The Angolan Revolution Volume II: Exile Politics and Guerrilla Warfare (1962-1976)
In June 1975, Professor John Marcum—then president of the African Studies Association and the leading American expert on Angola—warned the African Subcommittee of the Senate Foreign Relations Committee against American intervention in the Angolan civil war. “The most important thing the American Government can do in Angola,” he cautioned, “is to refrain from projecting parochial or ideological intolerance into its perception of the situation there. Washington should, above all, avoid the trap of overreacting to hostile rhetoric and socialist advocacy and of identifying potential ‘enemies.’ ”

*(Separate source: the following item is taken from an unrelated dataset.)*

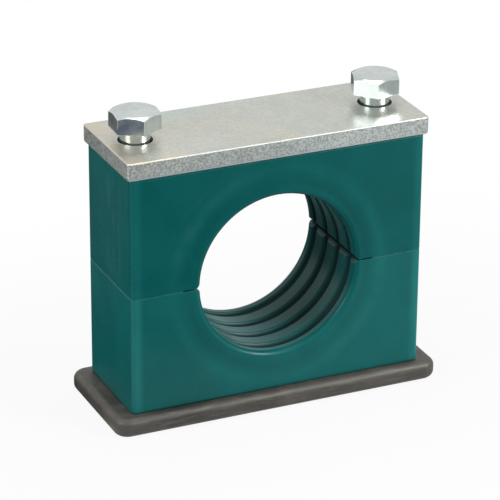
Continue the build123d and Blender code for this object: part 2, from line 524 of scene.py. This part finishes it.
def painted_groove_shade(tree, centred):
    """Mask of the drain grooves in the bore: painted shade darkens them, and the moulding there
    stays dull.
    """
    across, along, up = axes(tree, centred)
    deep = band(tree, distance(tree, across, up), (BORE_RADIUS + 0.0003, BORE_RADIUS + 0.0020),
                (BORE_RADIUS + 0.0034, BORE_RADIUS + 0.0040))
    inside = ramp(tree, math_node(tree, "ABSOLUTE", along), 0.0385, 0.0400, 1.0, 0.0)
    return times(tree, deep, inside, 0.85)


# ------------------------------------------------------------------ metals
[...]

Neither Marcum nor Senator Dick Clark, the chairman of the subcommittee, knew that almost a year before the hearings the United States had already identified its “enemy” and had begun to intervene in support of Holden Roberto, leader of the National Front for the Liberation of Angola (FNLA). Six weeks after the hearings, the CIA assigned John Stockwell, a young officer who had served in Vietnam, to the CIA’s Angola Task Force. Not surprisingly, Stockwell had neither heard of Marcum nor read any of his voluminous writings about Angola until he resigned from the Agency in April 1977.
During the year following the June 1975 hearings, while the civil war continued in Angola, Marcum and Stockwell were on opposite sides. Marcum traveled around the US giving speeches against US policy in Angola, and arguing with government officials about it. Stockwell, a former marine, was in Zaire, helping to run the CIA’s Angola operations. Marcum’s activities were only a minor nuisance to Stockwell; the CIA was more concerned about protecting the true nature of its operation from Congress, which it correctly feared would stop its Angola operations if the truth were known. When Stockwell and Marcum finally met in the fall of 1977, they were finishing the books under review. Stockwell was so appalled by the stupidity of US policy he had decided to resign from the CIA and write about it publicly.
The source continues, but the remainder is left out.